>> Begin Supplied material

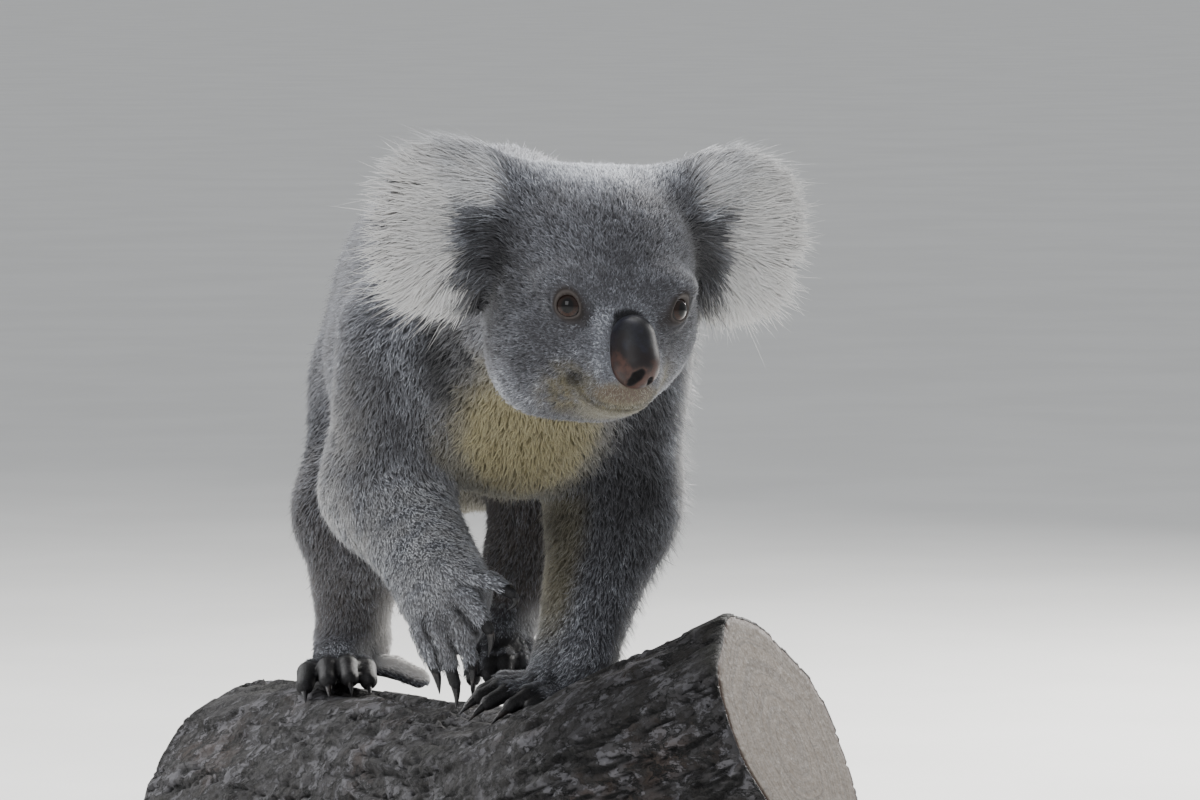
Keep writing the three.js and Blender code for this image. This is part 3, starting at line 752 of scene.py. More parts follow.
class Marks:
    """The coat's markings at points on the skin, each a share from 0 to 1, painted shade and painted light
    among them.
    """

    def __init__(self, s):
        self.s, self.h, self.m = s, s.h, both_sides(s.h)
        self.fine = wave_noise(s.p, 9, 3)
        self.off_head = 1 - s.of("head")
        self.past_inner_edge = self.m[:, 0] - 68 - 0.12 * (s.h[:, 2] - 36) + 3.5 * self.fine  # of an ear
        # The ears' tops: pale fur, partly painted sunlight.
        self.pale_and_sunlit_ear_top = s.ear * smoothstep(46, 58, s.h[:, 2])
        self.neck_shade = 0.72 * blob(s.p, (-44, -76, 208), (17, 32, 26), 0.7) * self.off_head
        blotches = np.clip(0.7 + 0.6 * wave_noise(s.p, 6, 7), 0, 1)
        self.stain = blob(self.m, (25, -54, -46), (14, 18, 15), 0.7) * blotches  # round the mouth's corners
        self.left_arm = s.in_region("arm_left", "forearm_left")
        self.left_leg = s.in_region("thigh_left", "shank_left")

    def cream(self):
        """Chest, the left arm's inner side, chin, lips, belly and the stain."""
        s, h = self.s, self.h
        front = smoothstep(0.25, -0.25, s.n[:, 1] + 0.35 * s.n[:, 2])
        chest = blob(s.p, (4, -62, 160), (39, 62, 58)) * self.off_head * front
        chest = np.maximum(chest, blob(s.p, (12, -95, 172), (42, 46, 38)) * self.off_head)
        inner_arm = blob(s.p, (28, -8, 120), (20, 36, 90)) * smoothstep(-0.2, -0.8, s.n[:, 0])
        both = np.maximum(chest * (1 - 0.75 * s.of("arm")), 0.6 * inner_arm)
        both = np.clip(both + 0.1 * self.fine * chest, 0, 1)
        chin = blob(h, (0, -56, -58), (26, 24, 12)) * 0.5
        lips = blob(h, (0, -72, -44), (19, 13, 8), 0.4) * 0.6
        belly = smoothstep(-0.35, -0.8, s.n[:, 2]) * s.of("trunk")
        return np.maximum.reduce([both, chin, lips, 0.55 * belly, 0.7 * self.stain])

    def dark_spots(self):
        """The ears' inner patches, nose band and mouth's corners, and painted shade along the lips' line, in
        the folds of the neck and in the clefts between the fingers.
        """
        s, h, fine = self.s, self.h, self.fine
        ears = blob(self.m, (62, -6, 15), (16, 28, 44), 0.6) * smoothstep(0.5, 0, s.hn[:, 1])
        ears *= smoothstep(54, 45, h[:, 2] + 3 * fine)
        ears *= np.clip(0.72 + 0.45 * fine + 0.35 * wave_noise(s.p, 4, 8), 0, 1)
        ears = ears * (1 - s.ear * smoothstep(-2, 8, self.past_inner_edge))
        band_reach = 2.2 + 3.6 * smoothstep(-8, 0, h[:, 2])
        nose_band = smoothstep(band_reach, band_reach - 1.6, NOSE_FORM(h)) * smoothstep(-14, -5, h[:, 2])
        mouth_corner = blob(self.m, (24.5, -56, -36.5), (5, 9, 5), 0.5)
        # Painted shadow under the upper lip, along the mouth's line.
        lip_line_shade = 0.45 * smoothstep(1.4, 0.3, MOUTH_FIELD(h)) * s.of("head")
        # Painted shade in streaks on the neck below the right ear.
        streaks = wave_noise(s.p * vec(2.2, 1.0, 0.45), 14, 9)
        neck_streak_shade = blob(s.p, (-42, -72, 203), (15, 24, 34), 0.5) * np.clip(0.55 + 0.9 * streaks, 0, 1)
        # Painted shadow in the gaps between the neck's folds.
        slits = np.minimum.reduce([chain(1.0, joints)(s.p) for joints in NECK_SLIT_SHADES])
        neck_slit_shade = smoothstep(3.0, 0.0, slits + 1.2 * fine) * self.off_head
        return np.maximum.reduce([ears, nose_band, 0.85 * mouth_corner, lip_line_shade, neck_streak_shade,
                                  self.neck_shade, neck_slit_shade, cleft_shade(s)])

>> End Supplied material
>> Begin Supplied material

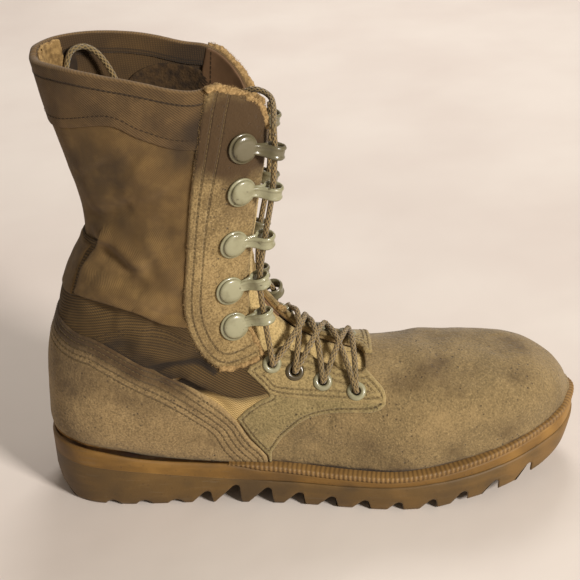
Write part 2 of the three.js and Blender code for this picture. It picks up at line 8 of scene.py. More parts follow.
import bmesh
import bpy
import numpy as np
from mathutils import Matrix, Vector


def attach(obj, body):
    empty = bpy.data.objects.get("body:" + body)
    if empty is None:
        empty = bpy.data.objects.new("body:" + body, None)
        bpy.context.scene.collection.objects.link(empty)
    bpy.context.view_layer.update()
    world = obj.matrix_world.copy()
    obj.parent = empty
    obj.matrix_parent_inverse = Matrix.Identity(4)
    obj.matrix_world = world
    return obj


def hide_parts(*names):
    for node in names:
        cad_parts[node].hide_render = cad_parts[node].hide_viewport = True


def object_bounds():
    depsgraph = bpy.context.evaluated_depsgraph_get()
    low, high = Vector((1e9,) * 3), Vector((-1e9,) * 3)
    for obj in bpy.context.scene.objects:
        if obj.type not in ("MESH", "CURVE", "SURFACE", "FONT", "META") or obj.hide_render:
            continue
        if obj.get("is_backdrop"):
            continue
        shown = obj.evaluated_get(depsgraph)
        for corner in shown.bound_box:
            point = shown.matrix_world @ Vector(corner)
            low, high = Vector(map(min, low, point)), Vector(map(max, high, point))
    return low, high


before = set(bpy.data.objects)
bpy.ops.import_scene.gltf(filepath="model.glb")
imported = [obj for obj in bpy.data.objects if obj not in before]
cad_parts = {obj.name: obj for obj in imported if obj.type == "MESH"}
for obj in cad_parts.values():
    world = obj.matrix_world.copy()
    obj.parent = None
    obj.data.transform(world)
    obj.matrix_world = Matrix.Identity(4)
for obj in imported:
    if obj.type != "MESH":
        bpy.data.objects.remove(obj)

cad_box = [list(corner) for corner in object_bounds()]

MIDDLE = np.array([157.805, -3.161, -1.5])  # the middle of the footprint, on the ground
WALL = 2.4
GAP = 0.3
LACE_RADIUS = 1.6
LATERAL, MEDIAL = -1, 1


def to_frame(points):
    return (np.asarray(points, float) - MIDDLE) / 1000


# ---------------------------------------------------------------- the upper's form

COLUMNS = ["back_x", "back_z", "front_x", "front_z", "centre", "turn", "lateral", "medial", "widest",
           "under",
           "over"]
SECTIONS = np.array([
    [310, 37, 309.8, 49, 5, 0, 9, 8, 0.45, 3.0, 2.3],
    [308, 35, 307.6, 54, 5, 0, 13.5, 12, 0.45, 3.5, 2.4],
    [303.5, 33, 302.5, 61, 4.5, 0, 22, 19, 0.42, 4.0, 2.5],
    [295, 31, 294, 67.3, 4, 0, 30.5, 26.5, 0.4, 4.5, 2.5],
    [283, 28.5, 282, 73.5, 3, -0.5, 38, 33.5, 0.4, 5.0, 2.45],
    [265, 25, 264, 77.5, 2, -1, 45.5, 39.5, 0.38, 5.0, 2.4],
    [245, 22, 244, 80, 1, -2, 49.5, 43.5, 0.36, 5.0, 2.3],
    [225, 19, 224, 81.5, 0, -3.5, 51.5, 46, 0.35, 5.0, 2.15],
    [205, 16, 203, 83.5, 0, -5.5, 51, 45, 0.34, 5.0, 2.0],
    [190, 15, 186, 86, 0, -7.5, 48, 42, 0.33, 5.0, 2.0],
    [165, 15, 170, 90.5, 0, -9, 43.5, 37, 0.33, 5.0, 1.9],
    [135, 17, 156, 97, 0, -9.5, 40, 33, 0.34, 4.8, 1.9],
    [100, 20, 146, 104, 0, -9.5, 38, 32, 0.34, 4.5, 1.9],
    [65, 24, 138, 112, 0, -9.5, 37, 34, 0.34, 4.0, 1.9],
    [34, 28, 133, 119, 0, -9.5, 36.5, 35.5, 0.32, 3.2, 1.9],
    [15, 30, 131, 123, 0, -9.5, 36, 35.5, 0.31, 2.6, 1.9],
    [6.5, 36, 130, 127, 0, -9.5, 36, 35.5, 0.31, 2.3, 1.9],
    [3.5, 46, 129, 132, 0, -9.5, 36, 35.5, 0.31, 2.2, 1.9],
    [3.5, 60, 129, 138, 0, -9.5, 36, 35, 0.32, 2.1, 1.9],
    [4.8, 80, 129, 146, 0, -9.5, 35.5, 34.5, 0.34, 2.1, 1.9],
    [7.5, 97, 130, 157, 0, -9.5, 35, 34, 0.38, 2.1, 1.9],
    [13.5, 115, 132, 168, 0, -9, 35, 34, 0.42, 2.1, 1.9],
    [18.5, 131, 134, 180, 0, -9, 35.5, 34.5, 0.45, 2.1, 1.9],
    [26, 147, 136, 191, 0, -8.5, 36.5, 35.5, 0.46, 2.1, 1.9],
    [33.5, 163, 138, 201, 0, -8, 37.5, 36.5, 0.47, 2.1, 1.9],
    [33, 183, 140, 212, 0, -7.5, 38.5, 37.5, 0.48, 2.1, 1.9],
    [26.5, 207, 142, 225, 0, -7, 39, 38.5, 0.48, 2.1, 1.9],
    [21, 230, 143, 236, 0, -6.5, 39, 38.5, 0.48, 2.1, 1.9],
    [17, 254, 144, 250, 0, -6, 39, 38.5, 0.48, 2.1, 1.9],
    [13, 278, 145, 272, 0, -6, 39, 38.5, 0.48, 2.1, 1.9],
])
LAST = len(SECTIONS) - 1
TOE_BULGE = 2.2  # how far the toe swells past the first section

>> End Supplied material

Description of the task: Look through the entries above for the word "shown". Copy every line where it shows up.

Full solution:
        shown = obj.evaluated_get(depsgraph)
        for corner in shown.bound_box:
            point = shown.matrix_world @ Vector(corner)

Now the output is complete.